I remember that it was something I could not understand, but more than that, a whiff of stale horror hung around it, that I remember a lifetime later. This was a zone of the mind that I did not want to be around, ever.

And yet, as a college student, I, like others, felt the tumble into the depths, where, writing about it then, I dreamt of coffee grounds, egg shells and orange peels. The rind of life, as it were.

It happened more than once, and I learned to have faith in my ability to night by night, week by week, build up from that low place, essentially leveraging my way back up to the surface, to the light of day. It took a good period of time.

Work, concentration on tasks, helped. Running was good, and icy showers. A regular schedule.
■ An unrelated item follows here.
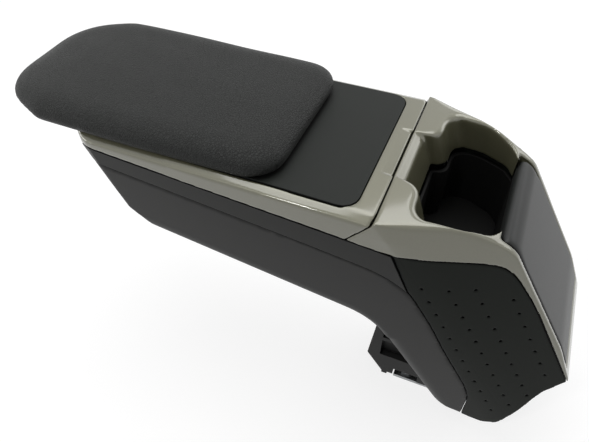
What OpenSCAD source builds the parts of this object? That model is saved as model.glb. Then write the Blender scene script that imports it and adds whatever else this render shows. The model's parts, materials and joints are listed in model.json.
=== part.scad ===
// Centre armrest for a car: a tilting storage arm on an adapter, with a lid and a sliding pad.
// X points from the arm to the leg, Y to the left flank and Z up. The origin is the middle of
// the mounting face under the base plate. The body itself is drawn from the lid joint on top
// of the deck, and then placed on the tilt pivot.

/* [Arm] */
// Width of the arm at the lid joint
arm_w = 130; // [124:1:136]
// Length of the arm behind the lid joint
arm_l = 204; // [196:1:212]
// Depth of the arm at the heel
arm_h = 106; // [102:1:110]
// Wall of the body mouldings
wall = 3; // [2.5:0.5:3.5]
// Draft of the flanks, in degrees
flank_draft = 5; // [4:0.5:6]
// Shadow gap between fixed mouldings
shadow = 0.5; // [0.4:0.1:0.8]

/* [Leg] */
// Slope of the leg and of the front panel, in degrees
leg_angle = 57; // [55:1:59]
// Depth of the leg's lower end below the deck
leg_drop = 185; // [182:1:188]
// Rounding along the underside
belly_r = 18; // [14:1:20]
// Width of the front panel
panel_w = 78; // [74:1:80]
// Thickness of the front panel
panel_t = 2.5; // [2:0.5:3]
// Diameter of the dimples in the leg covers
dimple_d = 1.8; // [1.4:0.2:2.2]

/* [Lid and pad] */
// Width of the band round the deck insert
rim_w = 7; // [6:0.5:8]
// Thickness of the deck insert
insert_t = 3; // [2.5:0.5:3.5]
// Length of the pad
pad_l = 200; // [192:1:202]
// Width of the pad
pad_w = 118; // [112:1:120]
// Height of the cushion
cushion_t = 13.5; // [12:0.5:16]
// Travel of the pad towards the leg
slide_travel = 52; // [48:1:54]
// Width of a runner's neck
runner_neck = 4; // [3:0.5:5]
// Clearance round the sliding runners
slide_gap = 0.5; // [0.4:0.1:0.7]

/* [Pocket] */
// Depth of the silver pocket walls
pocket_wall_h = 28; // [24:1:30]
// Depth of the pocket below the deck
pocket_h = 70; // [60:1:72]
// Width of the finger channel
channel_w = 46; // [40:1:50]

/* [Adapter] */
// Height of the tilt pivot above the base
pivot_h = 58; // [57:1:60]
// Diameter of the pivot pin
pivot_d = 10; // [9:0.5:11]
// Width of the adapter block
block_w = 54; // [50:1:56]
// Thickness of the steel base plate
base_t = 3; // [2.5:0.5:4]
// Hole spacing of the base plate along the car
bolt_x = 48; // [44:1:50]
// Hole spacing of the base plate across the car
bolt_y = 34; // [32:1:36]
// Diameter of the holes in the base plate
bolt_d = 6.6; // [5.5:0.1:7]

/* [Hidden] */

silver = [0.62, 0.62, 0.56];
dark = [0.27, 0.28, 0.28];
black = [0.07, 0.07, 0.07];
leather = [0.13, 0.13, 0.14];
steel = [0.6, 0.61, 0.63];
nylon = [0.85, 0.84, 0.8];
round_fn = 48;
tall = 200;                    // reach of a cutting block

function unit(v) = v/norm(v);
function flat(p) = [p[0], p[1]];
// An outline of [x, y, radius] corners, each rounded by an arc; a larger radius gets more steps
function rounded(p) = let (m = len(p))
  [for (i = [0 : m - 1]) each corner(flat(p[(i + m - 1)%m]), p[i], flat(p[(i + 1)%m]), arc_steps(p[i][2]))];
function arc_steps(r) = r > 40 ? 9 : r > 12 ? 6 : 4;
function corner(a, b, c, n) = b[2] <= 0 ? [flat(b)] :
  let (q = flat(b), u = unit(a - q), v = unit(c - q), half = acos(u*v)/2,
       centre = q + unit(u + v)*b[2]/sin(half),
       s = q + u*b[2]/tan(half) - centre, e = q + v*b[2]/tan(half) - centre,
       a0 = atan2(s[1], s[0]), d = atan2(e[1], e[0]) - a0,
       turn = d > 180 ? d - 360 : d < -180 ? d + 360 : d)
  [for (i = [0 : n]) centre + b[2]*[cos(a0 + turn*i/n), sin(a0 + turn*i/n)]];

// An outline of the side view, spread evenly to both sides or from y = from
module side_view(points, w = 2*tall, from = undef)
  translate([0, is_undef(from) ? w/2 : from + w, 0]) rotate([90, 0, 0]) linear_extrude(w) polygon(points);
// A hole across the body, along Y
module cross_hole(d, x, z, w = 2*tall, y = 0)
  translate([x, y, z]) rotate([90, 0, 0]) cylinder(d = d, h = w, center = true, $fn = round_fn);
module both_sides() {
  children();
  mirror([0, 1, 0]) children();
}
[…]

It was like recovering from a physical injury. You had to have patience, and strength.

All this was brought back to mind after seeing with some shock a story on our own news page about the death of Anthony Bourdain.

“I’m depressed!” a friend told me. “Because of Anthony Bourdain!”

She rejected the idea that the act is selfish. The Danes actually go another step to say it is manipulative.

“I have been there,” she said. When she was young, she had lined up the pills. But, as she put it, she chickened out.

“The pain is so deep you give up."

Referring to Bourdain’s daughter, she said, “She was not on the screen. It was all black.”

I had watched his show Parts Unknown with a good bit of jealousy. He had the guts to do as a job what my dad had done as an avocation, traveling to other parts of the world and stepping into them, through meals and conversations, and photography.

The resulting stories were everywhere, and it brought out excellent writing as different news outlets tried to summarize a person who was larger than life. They were essentially eulogies. Brian Williams on the Eleventh Hour read a well-crafted and powerful piece that described Bourdain’s gait “like a collection of spare parts.”

As did others, he referred to “The Heart of Darkness,” a book I have never managed to finish.

“In the end,” said Williams, “dark won.”

The next day, I felt the blues creeping up on me, for some reason, and immediately cut back on the beer I was drinking. I avoided stories about Bourdain’s death – with the same reaction I had when I was a kid, wanted no part of this mental zone -- but then I remembered the Danish shield. Thus protected, I read all the eulogies and related articles that came across my news threshold.

It takes guts and courage to go through life. We have to stick with it.